The mix of languages at years 1 and above (6+) has been 4 hours Catalan, 3 hours English and 2 hours Spanish. We understand this is changing to balance Spanish and Catalan more in coming years. For some other ex-pat parents this has been a problem as they live in Spain but their children don't necessarily know Spanish that well if they return to their native country. In addition there are a high proportion of native Spanish speakers in BCN around 45% of the population, so for many of these children they have Catalan at school and Spanish at home.

The school day

The school day runs from 9am (the gates to the school open at 9) until 5, or as has just changed from 8:30 to 4:30. There is a two hour gap for lunch from 1pm, but we leave our children at school over the lunch period. For those in kindergarten who stay at school teachers try to encourage a siesta after lunch. In addition, the schools parents association (AMPA - Association de Madres and Padres) arrange activities after school that mean children can be at school until 5:30 or 6pm.

Almost all schools seem to have high walls and gates which makes them look a little intimidating, but once inside you will find a hard court playground (pati) with basketball nets, football goals and slides and a lot of shaded areas. It is rare to find green spaces in the schools, although our school has a horta (kitchen garden).

At the beginning and end of the day parents congregate around the outside of the school waiting for the gates to open. It is very unusual for parents to drive children to school in Barcelona, partly because schools are very local, but also because of traffic and parking. If you need to go into the school during the day, you will need to press a buzzer to get in from the outside.

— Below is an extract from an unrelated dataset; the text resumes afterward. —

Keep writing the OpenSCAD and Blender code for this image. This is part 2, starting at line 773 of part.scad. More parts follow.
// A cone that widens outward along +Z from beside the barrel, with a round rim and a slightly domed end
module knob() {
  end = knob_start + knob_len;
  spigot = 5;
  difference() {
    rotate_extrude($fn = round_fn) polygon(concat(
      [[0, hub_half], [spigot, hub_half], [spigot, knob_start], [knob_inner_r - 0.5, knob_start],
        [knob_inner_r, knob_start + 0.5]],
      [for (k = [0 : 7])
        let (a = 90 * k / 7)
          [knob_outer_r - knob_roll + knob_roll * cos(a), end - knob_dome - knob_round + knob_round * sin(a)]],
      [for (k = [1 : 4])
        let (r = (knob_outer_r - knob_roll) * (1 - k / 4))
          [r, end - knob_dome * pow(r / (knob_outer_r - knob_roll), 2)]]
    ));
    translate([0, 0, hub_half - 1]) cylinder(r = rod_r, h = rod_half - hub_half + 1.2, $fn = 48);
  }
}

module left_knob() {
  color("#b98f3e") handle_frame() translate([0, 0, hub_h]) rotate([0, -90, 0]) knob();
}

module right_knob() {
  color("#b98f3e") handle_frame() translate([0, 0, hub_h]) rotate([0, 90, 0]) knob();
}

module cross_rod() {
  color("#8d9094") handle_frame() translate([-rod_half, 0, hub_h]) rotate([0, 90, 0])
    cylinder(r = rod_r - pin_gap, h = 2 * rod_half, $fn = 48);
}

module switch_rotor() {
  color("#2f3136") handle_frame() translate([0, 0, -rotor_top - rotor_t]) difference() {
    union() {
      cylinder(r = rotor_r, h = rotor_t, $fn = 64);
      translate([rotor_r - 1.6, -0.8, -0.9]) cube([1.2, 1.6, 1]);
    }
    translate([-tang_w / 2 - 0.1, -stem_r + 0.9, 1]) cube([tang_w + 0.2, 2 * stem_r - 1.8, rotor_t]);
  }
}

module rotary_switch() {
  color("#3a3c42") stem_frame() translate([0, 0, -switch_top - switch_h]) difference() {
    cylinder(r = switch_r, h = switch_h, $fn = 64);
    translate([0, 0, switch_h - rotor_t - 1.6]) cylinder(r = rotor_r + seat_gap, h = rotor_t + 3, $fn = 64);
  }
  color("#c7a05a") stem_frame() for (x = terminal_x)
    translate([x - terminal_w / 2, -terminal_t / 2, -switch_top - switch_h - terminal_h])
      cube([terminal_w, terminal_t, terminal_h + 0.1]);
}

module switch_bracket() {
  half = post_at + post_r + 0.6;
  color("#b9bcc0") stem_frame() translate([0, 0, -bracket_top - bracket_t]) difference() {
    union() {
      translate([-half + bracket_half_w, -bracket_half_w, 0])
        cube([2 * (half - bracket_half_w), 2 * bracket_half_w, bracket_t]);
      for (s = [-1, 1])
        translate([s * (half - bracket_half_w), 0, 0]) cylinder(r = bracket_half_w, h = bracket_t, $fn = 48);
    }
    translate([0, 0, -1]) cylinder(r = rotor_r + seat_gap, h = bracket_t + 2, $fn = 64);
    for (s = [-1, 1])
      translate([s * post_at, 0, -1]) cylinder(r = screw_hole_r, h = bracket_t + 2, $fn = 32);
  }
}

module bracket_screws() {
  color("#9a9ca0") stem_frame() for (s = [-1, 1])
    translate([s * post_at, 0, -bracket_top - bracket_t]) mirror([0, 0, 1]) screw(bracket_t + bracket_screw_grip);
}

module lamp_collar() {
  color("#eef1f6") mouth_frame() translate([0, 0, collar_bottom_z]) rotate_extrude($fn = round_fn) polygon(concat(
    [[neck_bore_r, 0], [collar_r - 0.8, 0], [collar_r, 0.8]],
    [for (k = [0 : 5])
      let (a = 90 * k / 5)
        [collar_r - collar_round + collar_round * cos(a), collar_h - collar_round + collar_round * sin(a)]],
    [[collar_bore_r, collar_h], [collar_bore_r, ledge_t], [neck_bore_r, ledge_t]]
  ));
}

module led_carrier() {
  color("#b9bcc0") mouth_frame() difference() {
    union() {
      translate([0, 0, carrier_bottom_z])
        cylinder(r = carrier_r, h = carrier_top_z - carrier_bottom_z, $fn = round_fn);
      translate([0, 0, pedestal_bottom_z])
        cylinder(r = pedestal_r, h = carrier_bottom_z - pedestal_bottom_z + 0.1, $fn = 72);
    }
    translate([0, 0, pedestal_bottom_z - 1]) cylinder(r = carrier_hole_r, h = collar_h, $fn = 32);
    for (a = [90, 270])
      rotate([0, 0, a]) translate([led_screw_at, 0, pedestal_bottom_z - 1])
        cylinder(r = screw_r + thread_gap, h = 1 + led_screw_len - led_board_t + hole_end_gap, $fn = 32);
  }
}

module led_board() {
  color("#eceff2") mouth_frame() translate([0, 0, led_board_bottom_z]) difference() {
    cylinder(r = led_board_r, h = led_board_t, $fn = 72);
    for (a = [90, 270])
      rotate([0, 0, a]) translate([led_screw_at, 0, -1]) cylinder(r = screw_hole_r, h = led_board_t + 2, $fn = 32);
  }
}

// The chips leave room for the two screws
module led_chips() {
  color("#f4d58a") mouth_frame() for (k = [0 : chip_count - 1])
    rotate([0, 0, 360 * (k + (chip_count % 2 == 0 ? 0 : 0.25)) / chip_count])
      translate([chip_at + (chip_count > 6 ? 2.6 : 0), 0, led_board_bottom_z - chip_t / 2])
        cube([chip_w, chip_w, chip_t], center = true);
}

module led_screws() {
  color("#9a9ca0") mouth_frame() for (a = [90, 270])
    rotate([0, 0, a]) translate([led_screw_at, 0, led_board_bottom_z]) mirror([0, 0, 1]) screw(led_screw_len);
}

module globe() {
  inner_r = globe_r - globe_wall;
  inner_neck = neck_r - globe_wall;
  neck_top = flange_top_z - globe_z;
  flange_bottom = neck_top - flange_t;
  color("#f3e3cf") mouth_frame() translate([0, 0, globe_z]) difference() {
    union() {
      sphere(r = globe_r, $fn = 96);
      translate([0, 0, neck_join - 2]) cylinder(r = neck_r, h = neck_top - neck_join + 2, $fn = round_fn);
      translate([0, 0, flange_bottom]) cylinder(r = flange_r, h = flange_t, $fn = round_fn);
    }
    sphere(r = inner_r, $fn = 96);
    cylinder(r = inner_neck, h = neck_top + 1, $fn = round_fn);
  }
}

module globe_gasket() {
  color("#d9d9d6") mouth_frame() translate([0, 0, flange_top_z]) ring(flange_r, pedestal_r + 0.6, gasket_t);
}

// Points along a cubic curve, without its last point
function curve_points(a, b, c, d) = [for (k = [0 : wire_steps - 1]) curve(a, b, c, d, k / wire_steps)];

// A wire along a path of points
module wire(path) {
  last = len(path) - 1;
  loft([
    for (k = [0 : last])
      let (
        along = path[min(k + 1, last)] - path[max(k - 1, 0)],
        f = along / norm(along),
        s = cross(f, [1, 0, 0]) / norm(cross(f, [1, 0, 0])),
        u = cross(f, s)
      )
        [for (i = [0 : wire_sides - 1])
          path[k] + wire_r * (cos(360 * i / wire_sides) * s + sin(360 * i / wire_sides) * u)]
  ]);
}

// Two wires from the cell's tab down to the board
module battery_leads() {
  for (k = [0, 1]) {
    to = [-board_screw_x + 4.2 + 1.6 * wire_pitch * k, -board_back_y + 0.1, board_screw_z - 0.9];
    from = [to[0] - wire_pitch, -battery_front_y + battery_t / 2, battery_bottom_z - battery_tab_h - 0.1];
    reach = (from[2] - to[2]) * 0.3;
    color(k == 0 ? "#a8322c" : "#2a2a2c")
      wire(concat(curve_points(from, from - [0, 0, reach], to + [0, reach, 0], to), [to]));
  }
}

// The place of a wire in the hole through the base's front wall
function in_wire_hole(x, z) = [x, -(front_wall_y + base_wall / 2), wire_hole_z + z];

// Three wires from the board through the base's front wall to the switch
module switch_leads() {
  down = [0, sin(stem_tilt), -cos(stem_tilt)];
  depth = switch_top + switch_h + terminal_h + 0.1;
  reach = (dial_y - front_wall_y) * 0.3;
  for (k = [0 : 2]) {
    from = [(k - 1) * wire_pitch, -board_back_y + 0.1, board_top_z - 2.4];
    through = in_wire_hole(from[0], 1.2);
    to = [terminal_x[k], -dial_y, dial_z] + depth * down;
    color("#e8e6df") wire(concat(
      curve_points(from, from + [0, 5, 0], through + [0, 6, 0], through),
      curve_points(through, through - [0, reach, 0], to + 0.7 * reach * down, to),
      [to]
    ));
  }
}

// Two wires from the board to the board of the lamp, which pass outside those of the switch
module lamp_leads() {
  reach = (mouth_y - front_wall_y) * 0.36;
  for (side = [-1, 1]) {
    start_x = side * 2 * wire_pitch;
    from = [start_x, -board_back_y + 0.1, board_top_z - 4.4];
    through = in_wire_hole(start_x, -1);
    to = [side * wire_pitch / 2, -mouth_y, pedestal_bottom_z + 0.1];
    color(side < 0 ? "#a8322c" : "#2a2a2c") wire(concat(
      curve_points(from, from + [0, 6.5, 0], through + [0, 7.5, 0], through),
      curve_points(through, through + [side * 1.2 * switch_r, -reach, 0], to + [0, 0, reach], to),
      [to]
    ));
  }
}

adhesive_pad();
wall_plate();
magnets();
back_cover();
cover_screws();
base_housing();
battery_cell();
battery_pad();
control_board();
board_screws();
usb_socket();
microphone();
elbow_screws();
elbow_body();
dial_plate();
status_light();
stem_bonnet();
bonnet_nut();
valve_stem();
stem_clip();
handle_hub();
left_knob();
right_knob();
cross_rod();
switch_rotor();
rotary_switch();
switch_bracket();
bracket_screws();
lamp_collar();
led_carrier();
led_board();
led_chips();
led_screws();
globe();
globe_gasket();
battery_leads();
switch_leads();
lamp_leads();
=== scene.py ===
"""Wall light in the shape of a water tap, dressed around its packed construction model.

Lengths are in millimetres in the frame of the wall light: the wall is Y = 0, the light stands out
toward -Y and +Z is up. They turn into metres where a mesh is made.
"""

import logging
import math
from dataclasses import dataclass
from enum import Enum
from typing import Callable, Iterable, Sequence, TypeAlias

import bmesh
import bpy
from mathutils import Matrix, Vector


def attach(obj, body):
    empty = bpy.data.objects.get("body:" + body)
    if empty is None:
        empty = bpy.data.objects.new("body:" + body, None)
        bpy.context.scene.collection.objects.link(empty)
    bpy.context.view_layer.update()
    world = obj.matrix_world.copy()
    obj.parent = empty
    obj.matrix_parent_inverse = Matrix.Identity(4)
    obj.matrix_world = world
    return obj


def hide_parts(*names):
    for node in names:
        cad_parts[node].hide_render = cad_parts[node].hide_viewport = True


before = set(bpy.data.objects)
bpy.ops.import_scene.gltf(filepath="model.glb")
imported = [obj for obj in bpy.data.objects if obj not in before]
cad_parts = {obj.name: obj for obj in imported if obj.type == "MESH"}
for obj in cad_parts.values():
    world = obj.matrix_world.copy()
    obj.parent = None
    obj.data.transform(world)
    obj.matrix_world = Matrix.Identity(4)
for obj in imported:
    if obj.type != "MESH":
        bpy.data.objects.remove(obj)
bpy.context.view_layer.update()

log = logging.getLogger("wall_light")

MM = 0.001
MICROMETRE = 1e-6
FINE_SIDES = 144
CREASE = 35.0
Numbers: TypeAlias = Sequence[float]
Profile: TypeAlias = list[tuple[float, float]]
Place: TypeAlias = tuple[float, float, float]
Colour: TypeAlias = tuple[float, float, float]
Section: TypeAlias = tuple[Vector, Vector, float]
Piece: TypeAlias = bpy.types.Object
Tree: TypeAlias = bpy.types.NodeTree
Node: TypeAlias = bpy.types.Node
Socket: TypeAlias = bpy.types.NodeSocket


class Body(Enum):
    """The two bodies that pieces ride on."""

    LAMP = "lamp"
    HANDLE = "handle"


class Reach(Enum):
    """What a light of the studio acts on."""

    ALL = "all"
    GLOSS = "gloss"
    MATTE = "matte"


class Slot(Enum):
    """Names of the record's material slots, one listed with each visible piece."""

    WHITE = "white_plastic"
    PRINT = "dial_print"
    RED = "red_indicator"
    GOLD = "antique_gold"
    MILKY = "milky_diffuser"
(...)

AMPA - the Association of Mothers and Fathers - is a very important part of the school. AMPA is where you buy the books and schools clothes that you need (for instance gym kit in standard school colours) and it organises the lunchtime cover in addition to the after school activities, in addition to arranging events for the parents. At our school AMPA it has an area in the school set aside as shop for kit and equipment such as school agendas which is open from the end of school for about 2 hours.

Our after school activities range from swimming to football, basketball and dance or 'general' (talars de joc) which is more like an after school club with a range of activities.

Educational content

For most lesson activities, the school follows set books. For instance in Socials (history and geography) the children work through a proscribed text book almost page-by-page. Even in the kindergarten classes you have to buy a set activity book which is then used to guide activities such as drawing, painting and learning shapes.

What this means is that pupils need to have bought the set books at the beginning of the year from AMPA or Abacus (an educational co-operative on Ausias Marc) - they are not provided, in addition to suitable work books.

Pupils generally write in pencil and a great deal of emphasis is placed on handwriting and writing neatly in joined up. This runs to the extent that many younger age reading books are printed in a joined up style. (As someone who types almost all the time this doesn't seem such a useful idea).

Older pupils work through around 2 chapters of their book and then face a test (internal school test). The level expected of an eight year old is quite high in content (What are the consituent minerals in granite? What's a river delta? Name key bones in the body?), but seems to be largely rote learning. Our school did have a science week, but we're not entirely sure how much exploratory work is done away from the proscribed books - currently our children are still getting to grips with the language and like all children tend to have forgotten the day's activities as soon as they leave school.

We're also not sure if there is as much emphasis on IT as there would be in the UK. However there is a great deal of emphasis on practical arts (plastica) and music - there is a lot of singing. Our school has a very active music teacher who also happens to be school secretary and the school regularly takes part in concerts, puts on shows and other activities.

Although Spain is a catholic country, religious education is optional and the school itself is very secular in nature. Although there are visits made to the neighbouring parroquia (priory) for concerts, there is no school assembly and festivals like Christmas are more about concerts than a navity play. Parents choose if their pupils do RE (specifically catholic religious education) or 'alternativo' which is usually about citizenship. The split for the two is around 50:50.

Other activities

In addition to school there are also regular programmes of visits - to the hills and mountains around Barcelona, to the theatre 2-3 times a year and to city museums and important Catalan businesses such as Torres vineyards or Sabadell airport. For older children the school provides a skiing week in the Pyrenees during the winter.

The children in years 1 and 2 do swimming on Wednesdays supervised by the coaches at the swimming pool (see the details of sports for how this is arranged) and there is an end of term gala to which parents are invited. AMPA provide swimming for as a weekly activity for those under 5.

The school itself is very active musically with lessons for a wide range of musical instruments - two formal orchestras, one for under 8s and one for over 8s and a guitar orchestra. The musical activities are linked to an external music school and involve participation in concerts outside school hours.

In the times we've had to visit the school for meetings, one of the English teachers has often been around to help with translation - our Spanish is improving but most of the subjects are outside your typical language course.